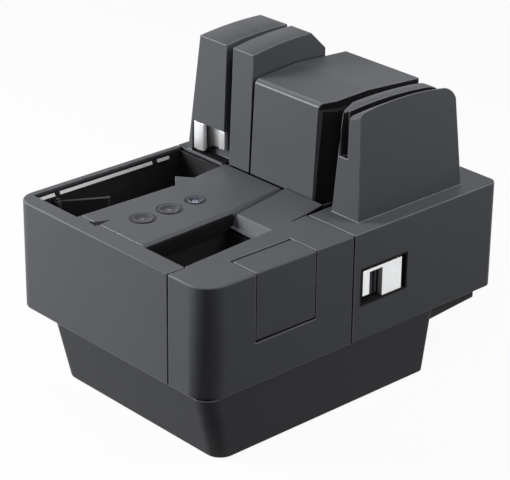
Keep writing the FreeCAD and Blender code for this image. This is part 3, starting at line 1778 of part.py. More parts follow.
def build_right_cover():
    """Right opening cover: an arched tower with a narrow slot, its deck, the side wall and a corner."""
    cover = Moulding("right_cover")
    x_inner = across(right_outer)
    y_front = along(right_cover_start)
    barrel = hinge_spots[1]
    web = barrel[0] + d.hinge_barrel_radius / 2
    outline = [
        (x_inner, y_front),
        (right, y_front),
        (right, back),
        (web, back),
        (web, along(d.barrel_web)),
        (x_inner, along(d.barrel_web)),
    ]
    cover.pad([outline], cover_bottom, deck)
    cover.round(d.rear_corner_radius, (right, back, middle_height))
    inner_round = d.rear_corner_radius - d.skin
    hollow = rounded_outline(
        left, y_front - d.overrun, right - d.skin, back - d.skin, None, None, inner_round, None
    )
    cover.pocket([hollow], cover_bottom - d.overrun, deck_under)
    cover.pad([Ring(barrel, d.hinge_barrel_radius)], d.barrel_bottom, deck)
    y_low = along(d.right_tower_front)
    shoulder = y_low + d.tower_lean / 2
    profile = [
        (y_low, deck_under),
        (along(d.right_tower_back), deck_under),
        (along(d.right_tower_back), deck),
        (along(d.right_rear_top), d.right_rear_height),
        Arch((along(d.right_crown_back), d.right_crown_back_height), d.rear_crown_share),
        Arch((shoulder + d.right_shoulder_reach, d.right_shoulder_height), d.right_crown_share),
        Arch((shoulder, d.right_shoulder_front), d.shoulder_share),
        (y_low, deck),
    ]
    x_side = across(d.right_tower_side)
    cover.pad([profile], x_inner, x_side, "YZ_Plane")
    above = d.right_tower_top + 2 * d.overrun
    lean = [
        (x_side, deck),
        (x_side + d.overrun, deck),
        (x_side + d.overrun, above),
        (x_side - d.right_tower_side_lean, above),
    ]
    cover.pocket([lean], y_low - d.overrun, along(d.right_tower_back) + d.overrun, "XZ_Plane")
    x_mouth = across(d.mouth_across)
    mouth = [
        (x_inner - d.overrun, y_low - d.overrun),
        (x_mouth, y_low - d.overrun),
        (x_mouth, y_low + d.overrun),
        (x_inner, along(d.mouth_end)),
        (x_inner - d.overrun, along(d.mouth_end)),
    ]
    mouth_high = [(across(d.mouth_top) if x is mouth[1][0] else x, y) for x, y in mouth]
    cover.loft(mouth, deck, mouth_high, above, hollow=True)
    slot = box_outline(
        across(d.card_slot_left),
        y_low - d.overrun,
        across(d.card_slot_right),
        along(d.right_tower_back) + d.overrun,
    )
    cover.pocket([slot], d.card_slot_floor, above)
    flare = [
        (across(d.card_slot_flare), y_low - d.overrun),
        (across(d.card_slot_left) + d.overrun, y_low - d.overrun),
        (across(d.card_slot_left) + d.overrun, y_low + d.card_slot_flare_depth),
        (across(d.card_slot_left), y_low + d.card_slot_flare_depth),
        (across(d.card_slot_flare), y_low + d.tower_lean / 2),
    ]
    cover.pocket([flare], d.card_slot_floor, above)
    wall = d.skin
    hollow = box_outline(
        x_inner + wall,
        along(d.mouth_end) + wall,
        x_side - d.right_tower_side_lean - wall,
        along(d.right_rear_top) - wall,
    )
    cover.pocket([hollow], deck_under - d.overrun, d.card_slot_floor - wall)
    bay_wall = box_outline(
        along(d.latch_bay_front) - wall,
        d.latch_bay_bottom - wall,
        along(d.latch_bay_back) + wall,
        d.latch_bay_top + wall,
    )
    depth = right - d.latch_bay_depth
    cover.pad([bay_wall], depth - wall, right - wall / 2, "YZ_Plane")
    bay = box_outline(
        along(d.latch_bay_front), d.latch_bay_bottom, along(d.latch_bay_back), d.latch_bay_top
    )
    cover.pocket([bay], depth, right + d.overrun, "YZ_Plane")
    cover.pocket(
        [Ring(right_latch_axis(), d.lever_pin_radius)],
        d.latch_bay_bottom - wall / 2,
        d.latch_bay_top + wall / 2,
    )
    cover.pocket(
        [Ring(barrel, d.hinge_pin_radius + d.shaft_fit)],
        d.barrel_bottom - d.overrun,
        d.hinge_pin_top + d.overrun,
    )


def build_right_latch():
    """Release lever in the right side, with a finger hollow that is open below."""
    latch = Moulding("right_latch")
    face = right - d.latch_face_inset
    outline = box_outline(along(d.latch_front), d.latch_bottom, along(d.latch_back), d.latch_top)
    latch.pad([outline], face - d.latch_thickness, face, "YZ_Plane")
    grip = box_outline(
        along(d.latch_grip_front),
        d.latch_bottom - d.overrun,
        along(d.latch_grip_back),
        d.latch_grip_top,
    )
    latch.pocket([grip], face - d.latch_grip_depth, face + d.overrun, "YZ_Plane")
    toe = box_outline(
        along(d.latch_front) - d.overrun,
        d.latch_bottom - d.overrun,
        along(d.latch_grip_front),
        d.latch_bottom + d.latch_toe,
    )
    latch.pocket([toe], face - d.latch_grip_depth, face + d.overrun, "YZ_Plane")
    axis = right_latch_axis()
    latch.pocket(
        [Ring(axis, d.lever_pin_radius + d.shaft_fit)],
        d.latch_bottom - d.overrun,
        d.latch_top + d.overrun,
    )
    start = d.latch_bay_bottom - d.skin / 2
    length = d.latch_bay_top + d.skin / 2 - start
    pin = rod("right_latch_pin", d.lever_pin_radius, (axis[0], axis[1], start), length)
    node(pin, "right_latch_pin")


def build_guide_plates():
    """Outer walls of the straight tracks. Each opens with its cover and carries a pinch roller."""
    reach = d.pinch_radius + d.roller_window
    top = deck_under
    low = d.tray_floor + d.loose_fit
    window = box_outline(left_pinch[1] - reach, window_low, left_pinch[1] + reach, window_high)
    side = Moulding("left_guide_plate")
    x_face = across(left_outer)
    start = along(d.left_cover_front) + d.skin
    end = along(d.guide_start)
    side.pad([box_outline(x_face - d.track_wall, start, x_face, end)], low, top)
    side.pocket([window], x_face - 2 * d.track_wall, x_face + d.overrun, "YZ_Plane")
    sensor = box_outline(
        along(d.sensor_along) - d.loose_fit,
        low + d.loose_fit,
        along(d.sensor_along + d.sensor_width) + d.loose_fit,
        top + d.overrun,
    )
    side.pocket([sensor], x_face - 2 * d.track_wall, x_face + d.overrun, "YZ_Plane")
    lug = box_outline(
        left_pinch[0] - d.axle_radius - d.tray_wall,
        left_pinch[1] - d.lug_half_width,
        x_face - d.track_wall / 2,
        left_pinch[1] + d.lug_half_width,
    )
    add_lugs(side, lug, left_pinch)

    other = Moulding("right_guide_plate")
    x_face = across(right_outer)
    start = along(right_cover_start) + d.skin
    other.pad([box_outline(x_face, start, x_face + d.track_wall, along(d.frame_back))], low, top)
    other.pocket([window], x_face - d.overrun, x_face + 2 * d.track_wall, "YZ_Plane")
    lug = box_outline(
        x_face + d.track_wall / 2,
        right_pinch[1] - d.lug_half_width,
        right_pinch[0] + d.axle_radius + d.tray_wall,
        right_pinch[1] + d.lug_half_width,
    )
    add_lugs(other, lug, right_pinch)


def build_drive():
    """Belt-driven shafts with their rollers, the motor below the plate and the sprung-side rollers."""
    low = d.skirt_bottom
    names = ("feed", "left_drive", "rear_drive", "right_drive")
    for label, place in zip(names, drive_spots):
        tyre_radius = d.feed_radius if label == "feed" else d.drive_radius
        pulley_shaft(f"{label}_shaft", place, low, d.drive_shaft_top, d.shaft_radius)
        tyre = Moulding(f"{label}_roller")
        tyre.revolve(
            [
                (d.shaft_radius, d.roller_bottom),
                (tyre_radius, d.roller_bottom),
                (tyre_radius, d.roller_top),
                (d.shaft_radius, d.roller_top),
            ]
        )
        tyre.place(*place)
    motor_low = d.skirt_bottom - d.motor_height
    top = d.belt_bottom + d.belt_width + 2 * d.pulley_flange_thickness
    pulley_shaft("motor_pulley", motor_spot, low - d.motor_flange, top, d.motor_shaft_radius)
    can = rod("motor_can", d.motor_radius, (*motor_spot, motor_low), d.motor_height)
    mouth = rod(
        "motor_mouth",
        d.motor_shaft_radius + d.shaft_fit,
        (*motor_spot, low - 2 * d.motor_flange),
        3 * d.motor_flange,
    )
    node(cut("drive_motor", can, mouth), "drive_motor")
    ends = (("left", left_pinch), ("rear", rear_pinch), ("right", right_pinch))
    axle_low = window_low - d.lug_gap - d.lug_thickness
    axle_high = window_high + d.lug_gap + d.lug_thickness
    for side, place in ends:
        roller = Moulding(f"{side}_pinch_roller")
        roller.revolve(
            [
                (0, axle_low),
                (d.axle_radius, axle_low),
                (d.axle_radius, d.roller_bottom),
                (d.pinch_radius, d.roller_bottom),
                (d.pinch_radius, d.roller_top),
                (d.axle_radius, d.roller_top),
                (d.axle_radius, axle_high),
                (0, axle_high),
            ]
        )
        roller.place(*place)
    build_belt()


def pulley_shaft(label, place, low, high, radius):
    """A shaft with its flanged pulley, turned in one piece."""
    edge = d.pulley_radius + d.pulley_flange
    belt_low = d.belt_bottom - d.loose_fit
    belt_high = d.belt_bottom + d.belt_width + d.loose_fit
    shaft = Moulding(label)
    shaft.revolve(
        [
            (0, low),
            (radius, low),
            (radius, belt_low - d.pulley_flange_thickness),
            (edge, belt_low - d.pulley_flange_thickness),
            (edge, belt_low),
            (d.pulley_radius, belt_low),
            (d.pulley_radius, belt_high),
            (radius, belt_high),
            (radius, high + d.overrun),
            (0, high + d.overrun),
        ]
    )
    shaft.place(*place)


def build_belt():
    """Flat belt round all five pulleys: a loop through their centres, offset to inside and outside."""
    route = doc.addObject("Sketcher::SketchObject", "belt_route")
    route.Placement.Base.z = 0
    bind(route, "Placement.Base.z", d.belt_bottom)
    add_outline(route, [feed_drive, motor_spot, right_drive, rear_drive, left_drive])
    loops = []
    inside = d.pulley_radius + d.belt_gap
    for name, reach in (("belt_inside", inside), ("belt_outside", inside + d.belt_thickness)):
        ring = doc.addObject("Part::Offset2D", f"{name}_line")
        ring.Source = route
        ring.Join = "Arc"
        bind(ring, "Value", reach)
        solid = doc.addObject("Part::Extrusion", name)
        solid.Base = ring
        solid.DirMode = "Custom"
        solid.Dir = FreeCAD.Vector(0, 0, 1)
        solid.Solid = True
        bind(solid, "LengthFwd", d.belt_width)
        loops.append(solid)
    node(cut("drive_belt", loops[1], loops[0]), "drive_belt")


def build_sensors():
    """Two upright line sensors facing each other's track, the magnetic head and the separation pad."""
    low = d.tray_floor + 2 * d.loose_fit
    high = d.hood_height - 2 * d.loose_fit
    glass = d.sensor_glass
    x_left = across(left_outer)
    y_left = along(d.sensor_along)
    y_left_end = y_left + d.sensor_width
    node(
        block(
            "left_image_sensor", (x_left - d.sensor_depth, x_left - glass), (y_left, y_left_end), (low, high)
        ),
        "left_image_sensor",
    )
    node(
        block("left_sensor_glass", (x_left - glass, x_left), (y_left, y_left_end), (low, high)),
        "left_sensor_glass",
    )
    x_right = across(right_inner)
    y_right = along(d.sensor_along + d.sensor_width) + d.loose_fit
    y_right_end = y_right + d.sensor_width - 2 * d.loose_fit
    node(
        block(
            "right_image_sensor",
            (x_right - d.sensor_depth, x_right - glass),
            (y_right, y_right_end),
            (low, high),
        ),
        "right_image_sensor",
    )
    node(
        block("right_sensor_glass", (x_right - glass, x_right), (y_right, y_right_end), (low, high)),
        "right_sensor_glass",
    )
    x_head = across(left_inner)
    head = block(
        "magnetic_head",
        (x_head, x_head + d.head_depth),
        (along(d.head_along), along(d.head_along) + d.head_width),
        (d.tray_floor, d.tray_floor + d.head_height),
    )
    node(head, "magnetic_head")
    pad = block(
        "separation_pad",
        (x_left, x_left + d.pad_proud),
        (along(d.pad_along), along(d.pad_along) + d.pad_length),
        (d.roller_bottom, d.roller_top),
    )
    node(pad, "separation_pad")


def build_boards():
    """Main board on its four posts inside the lower case."""
    low = case_bottom + d.case_floor + d.standoff_height
    corners = board_corners()
    margin = d.standoff_radius
    board = block(
        "main_board",
        (corners[0][0] - margin, corners[2][0] + margin),
        (corners[0][1] - margin, corners[2][1] + margin),
        (low, low + d.board_thickness),
    )
    node(board, "main_board")


def build_hinge_pins():
    for label, place in zip(("left_hinge_pin", "right_hinge_pin"), hinge_spots):
        start = (place[0], place[1], d.skirt_bottom)
        node(rod(label, d.hinge_pin_radius, start, d.hinge_pin_top - d.skirt_bottom), label)


def check_and_write():
    """Stops on any object that failed, then writes one STEP file for each sub-part."""
    doc.recompute()
    for thing in doc.Objects:
        if "Invalid" in thing.State or "Error" in thing.State:
            raise RuntimeError(f"{thing.Name} failed: {thing.State}")
    for thing in NODES:
        if thing.Shape.isNull() or not thing.Shape.isValid() or not thing.Shape.Solids:
            raise RuntimeError(f"{thing.Label} has no valid solid")
    os.makedirs("parts", exist_ok=True)
    for thing in NODES:
        thing.Shape.exportStep(f"parts/{thing.Label}.step")
    print(f"{len(NODES)} sub-parts written")


build_lower_case()
build_feet()
build_chassis_plate()
build_front_cover()
build_corner_cover()
build_imprinter()
build_hopper()
build_pocket()
build_control_plate()
build_keys()
build_exit_cover()
build_track_frame()
build_exit_guide()
build_inner_track_cover()
build_center_cover()
build_rear_guide()
build_rear_cover()
build_sockets()
build_left_cover()
build_left_lever()
build_right_cover()
build_right_latch()
build_guide_plates()
build_drive()
build_sensors()
build_boards()
build_hinge_pins()
check_and_write()
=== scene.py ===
import json
import math

import bmesh
import bpy
from mathutils import Matrix, Vector


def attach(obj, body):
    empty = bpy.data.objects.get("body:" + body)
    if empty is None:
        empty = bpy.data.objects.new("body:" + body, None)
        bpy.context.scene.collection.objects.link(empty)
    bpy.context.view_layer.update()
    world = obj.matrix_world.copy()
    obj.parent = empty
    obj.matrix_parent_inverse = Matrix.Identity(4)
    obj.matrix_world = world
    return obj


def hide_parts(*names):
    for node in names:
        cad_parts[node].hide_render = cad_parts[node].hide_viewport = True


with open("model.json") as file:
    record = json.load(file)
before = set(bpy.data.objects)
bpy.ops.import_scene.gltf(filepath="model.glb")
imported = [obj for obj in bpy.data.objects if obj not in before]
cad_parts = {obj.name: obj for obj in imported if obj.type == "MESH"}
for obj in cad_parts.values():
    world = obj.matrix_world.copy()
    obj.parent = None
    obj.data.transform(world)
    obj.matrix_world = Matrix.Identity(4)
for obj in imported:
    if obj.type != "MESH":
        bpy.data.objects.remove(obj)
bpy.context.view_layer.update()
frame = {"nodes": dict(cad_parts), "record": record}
nodes = frame["nodes"]

# Every length is in metres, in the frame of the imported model. A Form alone is drawn in millimetres,
# counted from the left face, the front face and the floor, and so are the places named here.
MM = 0.001
LEFT_FACE = -115.0
FRONT_FACE = -158.0
TO_FRAME = Matrix.Translation(Vector((LEFT_FACE, FRONT_FACE, 0)) * MM) @ Matrix.Scale(MM, 4)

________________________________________

## Task instructions
Every line in the data above that contains "before" needs to be copied.

## Expected answer
before = set(bpy.data.objects)
imported = [obj for obj in bpy.data.objects if obj not in before]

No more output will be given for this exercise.